See above. I think that Handa explained that you cannot use
`self-insert-command' to insert such keys, but I might have misunderstood.
And I would like to be able to pick up a key from `map-keymaps' and execute
its command (binding). I would expect command `self-command-insert' to
insert the key, and that doesn't work for the "invalid" keys.

    > A program might well expect `self-insert-command' to do what it says
    > straightforwardly: insert the key as a character.

    What makes you think it doesn't do exactly that?

See above, and Handa's comment that "it doesn't work, it signals an error."

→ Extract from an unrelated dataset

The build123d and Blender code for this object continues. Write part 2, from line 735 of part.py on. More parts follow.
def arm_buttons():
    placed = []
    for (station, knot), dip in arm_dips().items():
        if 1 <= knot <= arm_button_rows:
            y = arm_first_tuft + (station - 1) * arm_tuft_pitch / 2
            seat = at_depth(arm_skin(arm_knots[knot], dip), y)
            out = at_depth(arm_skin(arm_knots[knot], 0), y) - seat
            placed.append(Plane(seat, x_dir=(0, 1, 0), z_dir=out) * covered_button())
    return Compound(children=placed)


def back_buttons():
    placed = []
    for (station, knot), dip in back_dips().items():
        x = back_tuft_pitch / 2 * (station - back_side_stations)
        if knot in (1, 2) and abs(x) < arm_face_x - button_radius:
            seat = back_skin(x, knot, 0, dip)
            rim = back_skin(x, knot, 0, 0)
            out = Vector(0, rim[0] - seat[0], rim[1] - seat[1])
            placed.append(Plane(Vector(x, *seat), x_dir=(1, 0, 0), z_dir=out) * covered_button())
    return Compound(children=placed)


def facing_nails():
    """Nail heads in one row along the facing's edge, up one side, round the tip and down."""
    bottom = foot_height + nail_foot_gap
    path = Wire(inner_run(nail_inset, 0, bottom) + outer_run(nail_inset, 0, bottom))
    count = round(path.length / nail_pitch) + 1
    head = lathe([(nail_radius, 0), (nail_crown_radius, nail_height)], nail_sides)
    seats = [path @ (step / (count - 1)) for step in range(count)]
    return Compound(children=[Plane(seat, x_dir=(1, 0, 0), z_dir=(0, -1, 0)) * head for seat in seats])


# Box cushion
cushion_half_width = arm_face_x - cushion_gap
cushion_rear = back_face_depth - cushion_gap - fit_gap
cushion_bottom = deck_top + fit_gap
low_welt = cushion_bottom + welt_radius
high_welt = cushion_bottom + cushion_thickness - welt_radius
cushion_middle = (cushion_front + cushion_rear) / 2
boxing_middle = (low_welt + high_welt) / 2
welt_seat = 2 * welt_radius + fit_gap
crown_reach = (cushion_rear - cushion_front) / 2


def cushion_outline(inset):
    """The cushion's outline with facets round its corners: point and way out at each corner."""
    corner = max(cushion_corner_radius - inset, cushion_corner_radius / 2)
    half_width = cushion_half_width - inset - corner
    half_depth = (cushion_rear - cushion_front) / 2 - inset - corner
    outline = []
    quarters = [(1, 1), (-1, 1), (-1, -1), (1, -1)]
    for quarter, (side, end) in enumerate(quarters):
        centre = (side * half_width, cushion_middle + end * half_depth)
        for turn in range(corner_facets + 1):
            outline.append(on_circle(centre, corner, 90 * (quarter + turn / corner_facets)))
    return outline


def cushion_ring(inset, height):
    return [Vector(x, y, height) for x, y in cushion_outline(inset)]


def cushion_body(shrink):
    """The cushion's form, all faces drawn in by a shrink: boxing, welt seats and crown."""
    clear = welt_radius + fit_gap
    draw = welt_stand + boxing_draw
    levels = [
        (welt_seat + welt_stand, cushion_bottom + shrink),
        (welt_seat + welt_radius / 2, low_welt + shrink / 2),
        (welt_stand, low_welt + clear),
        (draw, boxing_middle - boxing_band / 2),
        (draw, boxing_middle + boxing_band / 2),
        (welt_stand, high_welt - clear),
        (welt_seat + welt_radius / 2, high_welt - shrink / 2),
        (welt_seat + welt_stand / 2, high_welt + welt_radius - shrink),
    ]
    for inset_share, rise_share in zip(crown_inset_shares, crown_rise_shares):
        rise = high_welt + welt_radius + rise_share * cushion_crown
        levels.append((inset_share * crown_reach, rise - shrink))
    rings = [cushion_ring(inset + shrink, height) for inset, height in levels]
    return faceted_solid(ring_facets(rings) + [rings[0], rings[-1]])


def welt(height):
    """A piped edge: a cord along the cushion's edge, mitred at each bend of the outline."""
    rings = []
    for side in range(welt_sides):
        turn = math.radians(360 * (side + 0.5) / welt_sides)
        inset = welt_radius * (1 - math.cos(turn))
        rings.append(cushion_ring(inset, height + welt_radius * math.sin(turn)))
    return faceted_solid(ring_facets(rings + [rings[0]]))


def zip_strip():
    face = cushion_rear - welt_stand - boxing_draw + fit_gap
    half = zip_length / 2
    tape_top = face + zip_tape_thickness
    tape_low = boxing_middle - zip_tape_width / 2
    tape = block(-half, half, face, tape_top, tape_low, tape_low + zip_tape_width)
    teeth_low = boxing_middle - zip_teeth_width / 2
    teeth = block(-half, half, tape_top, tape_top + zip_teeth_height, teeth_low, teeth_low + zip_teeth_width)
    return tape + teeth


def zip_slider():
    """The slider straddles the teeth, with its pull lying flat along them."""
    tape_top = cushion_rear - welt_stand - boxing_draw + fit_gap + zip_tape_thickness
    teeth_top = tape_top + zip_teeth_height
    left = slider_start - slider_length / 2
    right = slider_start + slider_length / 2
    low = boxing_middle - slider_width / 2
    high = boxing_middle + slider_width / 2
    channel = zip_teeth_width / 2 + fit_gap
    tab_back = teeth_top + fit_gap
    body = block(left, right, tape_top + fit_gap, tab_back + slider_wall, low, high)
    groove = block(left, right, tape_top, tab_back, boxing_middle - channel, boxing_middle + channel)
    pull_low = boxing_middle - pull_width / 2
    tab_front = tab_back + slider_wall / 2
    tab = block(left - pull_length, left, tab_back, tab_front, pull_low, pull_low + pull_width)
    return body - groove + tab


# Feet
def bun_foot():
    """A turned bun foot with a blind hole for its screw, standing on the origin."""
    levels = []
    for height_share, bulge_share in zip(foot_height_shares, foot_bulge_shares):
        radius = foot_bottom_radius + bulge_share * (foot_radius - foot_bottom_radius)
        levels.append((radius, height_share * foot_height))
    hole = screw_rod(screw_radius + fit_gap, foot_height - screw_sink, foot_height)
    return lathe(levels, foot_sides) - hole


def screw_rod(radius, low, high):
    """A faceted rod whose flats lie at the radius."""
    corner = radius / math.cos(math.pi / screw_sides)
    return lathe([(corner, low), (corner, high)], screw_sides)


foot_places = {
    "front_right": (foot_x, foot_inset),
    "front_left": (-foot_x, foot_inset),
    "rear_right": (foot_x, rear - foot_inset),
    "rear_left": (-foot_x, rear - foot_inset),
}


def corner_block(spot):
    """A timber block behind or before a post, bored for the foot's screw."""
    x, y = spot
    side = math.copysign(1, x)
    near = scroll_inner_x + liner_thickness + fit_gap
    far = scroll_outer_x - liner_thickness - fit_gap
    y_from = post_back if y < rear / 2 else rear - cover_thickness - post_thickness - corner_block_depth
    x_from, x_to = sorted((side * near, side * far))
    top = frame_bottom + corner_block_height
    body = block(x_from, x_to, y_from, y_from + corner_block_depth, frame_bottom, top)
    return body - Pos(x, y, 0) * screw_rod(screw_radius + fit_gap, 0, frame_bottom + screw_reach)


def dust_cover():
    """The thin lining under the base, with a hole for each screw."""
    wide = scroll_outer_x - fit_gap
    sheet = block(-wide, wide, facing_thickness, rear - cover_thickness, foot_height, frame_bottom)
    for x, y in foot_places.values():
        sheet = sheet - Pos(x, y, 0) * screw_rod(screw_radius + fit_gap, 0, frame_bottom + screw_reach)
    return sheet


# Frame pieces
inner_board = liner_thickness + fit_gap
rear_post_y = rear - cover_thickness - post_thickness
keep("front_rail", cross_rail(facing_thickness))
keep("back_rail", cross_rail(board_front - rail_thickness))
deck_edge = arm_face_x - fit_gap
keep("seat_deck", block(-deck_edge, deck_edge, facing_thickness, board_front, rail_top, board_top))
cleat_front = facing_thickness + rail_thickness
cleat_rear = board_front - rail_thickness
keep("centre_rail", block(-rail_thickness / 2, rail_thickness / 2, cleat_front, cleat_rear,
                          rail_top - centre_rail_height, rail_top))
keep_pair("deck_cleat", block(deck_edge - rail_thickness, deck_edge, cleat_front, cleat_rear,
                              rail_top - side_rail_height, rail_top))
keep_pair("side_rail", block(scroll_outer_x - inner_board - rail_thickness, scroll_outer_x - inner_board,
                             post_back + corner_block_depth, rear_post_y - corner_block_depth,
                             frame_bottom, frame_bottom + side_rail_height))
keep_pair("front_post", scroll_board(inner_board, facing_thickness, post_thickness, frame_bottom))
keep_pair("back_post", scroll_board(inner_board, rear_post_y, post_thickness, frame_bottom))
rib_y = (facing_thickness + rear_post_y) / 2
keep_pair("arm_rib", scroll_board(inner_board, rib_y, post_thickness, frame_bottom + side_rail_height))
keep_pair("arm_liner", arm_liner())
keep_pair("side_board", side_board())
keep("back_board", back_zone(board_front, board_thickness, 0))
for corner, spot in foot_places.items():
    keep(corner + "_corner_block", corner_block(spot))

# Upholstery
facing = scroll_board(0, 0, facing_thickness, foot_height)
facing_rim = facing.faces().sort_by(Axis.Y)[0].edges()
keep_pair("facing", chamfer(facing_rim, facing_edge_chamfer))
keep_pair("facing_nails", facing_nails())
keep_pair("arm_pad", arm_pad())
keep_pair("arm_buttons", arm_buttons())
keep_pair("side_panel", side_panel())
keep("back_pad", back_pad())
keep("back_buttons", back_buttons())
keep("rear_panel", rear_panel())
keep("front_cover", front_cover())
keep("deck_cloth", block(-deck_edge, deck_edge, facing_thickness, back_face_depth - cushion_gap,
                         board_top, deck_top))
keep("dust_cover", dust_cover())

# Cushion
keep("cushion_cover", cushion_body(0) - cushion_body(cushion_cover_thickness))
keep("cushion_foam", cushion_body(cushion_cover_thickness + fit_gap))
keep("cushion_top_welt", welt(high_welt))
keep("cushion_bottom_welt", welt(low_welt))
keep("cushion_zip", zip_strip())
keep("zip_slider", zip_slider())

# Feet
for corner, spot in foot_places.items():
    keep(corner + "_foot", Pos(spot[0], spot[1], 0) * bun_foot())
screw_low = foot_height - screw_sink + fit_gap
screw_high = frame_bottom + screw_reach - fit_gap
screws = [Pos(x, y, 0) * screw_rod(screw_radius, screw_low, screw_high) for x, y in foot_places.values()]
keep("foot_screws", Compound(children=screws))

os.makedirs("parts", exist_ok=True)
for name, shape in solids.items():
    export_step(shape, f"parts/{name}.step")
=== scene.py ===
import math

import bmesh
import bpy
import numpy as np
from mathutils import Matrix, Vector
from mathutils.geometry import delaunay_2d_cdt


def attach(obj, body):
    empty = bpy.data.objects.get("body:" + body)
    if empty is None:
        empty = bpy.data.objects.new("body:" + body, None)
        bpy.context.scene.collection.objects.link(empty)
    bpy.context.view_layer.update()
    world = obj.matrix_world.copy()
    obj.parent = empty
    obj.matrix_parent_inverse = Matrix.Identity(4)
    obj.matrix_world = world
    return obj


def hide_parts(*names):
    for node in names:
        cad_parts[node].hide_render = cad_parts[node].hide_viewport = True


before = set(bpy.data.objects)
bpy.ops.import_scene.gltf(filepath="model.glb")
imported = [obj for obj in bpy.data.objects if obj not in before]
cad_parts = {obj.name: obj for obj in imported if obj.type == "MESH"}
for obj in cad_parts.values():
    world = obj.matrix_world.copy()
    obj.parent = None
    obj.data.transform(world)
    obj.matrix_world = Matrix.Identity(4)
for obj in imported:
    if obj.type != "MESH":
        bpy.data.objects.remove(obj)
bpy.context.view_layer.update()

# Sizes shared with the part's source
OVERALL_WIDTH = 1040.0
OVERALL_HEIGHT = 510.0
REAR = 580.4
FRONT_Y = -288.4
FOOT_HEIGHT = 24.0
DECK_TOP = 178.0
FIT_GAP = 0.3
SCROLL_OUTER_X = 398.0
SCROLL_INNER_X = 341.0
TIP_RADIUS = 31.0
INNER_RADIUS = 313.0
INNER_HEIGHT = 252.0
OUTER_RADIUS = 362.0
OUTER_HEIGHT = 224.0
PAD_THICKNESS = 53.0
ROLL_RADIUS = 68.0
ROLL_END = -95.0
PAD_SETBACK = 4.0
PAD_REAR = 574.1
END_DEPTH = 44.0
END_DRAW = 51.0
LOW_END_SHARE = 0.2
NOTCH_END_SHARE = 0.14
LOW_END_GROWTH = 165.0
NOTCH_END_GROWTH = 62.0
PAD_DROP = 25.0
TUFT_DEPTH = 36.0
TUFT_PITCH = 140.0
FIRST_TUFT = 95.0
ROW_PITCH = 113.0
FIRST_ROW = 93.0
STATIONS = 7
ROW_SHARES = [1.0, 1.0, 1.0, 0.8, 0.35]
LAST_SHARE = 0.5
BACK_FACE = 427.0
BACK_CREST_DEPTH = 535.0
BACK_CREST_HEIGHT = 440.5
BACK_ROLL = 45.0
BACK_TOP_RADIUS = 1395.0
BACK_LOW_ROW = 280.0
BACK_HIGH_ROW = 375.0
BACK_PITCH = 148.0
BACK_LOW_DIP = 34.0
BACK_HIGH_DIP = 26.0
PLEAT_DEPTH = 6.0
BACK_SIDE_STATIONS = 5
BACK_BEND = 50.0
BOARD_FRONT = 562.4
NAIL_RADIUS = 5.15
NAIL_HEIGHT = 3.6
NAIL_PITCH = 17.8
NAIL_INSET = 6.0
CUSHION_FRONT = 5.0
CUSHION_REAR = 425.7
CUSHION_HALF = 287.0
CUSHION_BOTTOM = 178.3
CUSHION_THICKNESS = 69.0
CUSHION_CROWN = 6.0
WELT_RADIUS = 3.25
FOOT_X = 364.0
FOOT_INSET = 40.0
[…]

And I tried it, and it didn't work for me: get the key via `map-keymap', get
its `single-key-description', get `read-kbd-macro' of that, set
`last-command-char' to that, and call `self-insert-command'. OK for all keys
except these "invalid" keys. Seems like a reasonable operation to expect you
could do, no?

    > My program did, and this new feature has hardly been released
    > yet (AFAIK, it's new in Emacs 22).

    I don't think this is was significantly changed since Emacs-21
    (or probably
    even Emacs-20.4).  So the cause of your problem might be somewhere else.
    Please then tell us exactly what is the behavior you used to
    see compared to what you see now.

I'm no doubt wrong about that - I thought it was new with 22. What is new,
in any case, is `map-keymap', so this is the first time I've run into such
"invalid" keys (using `map-keymap').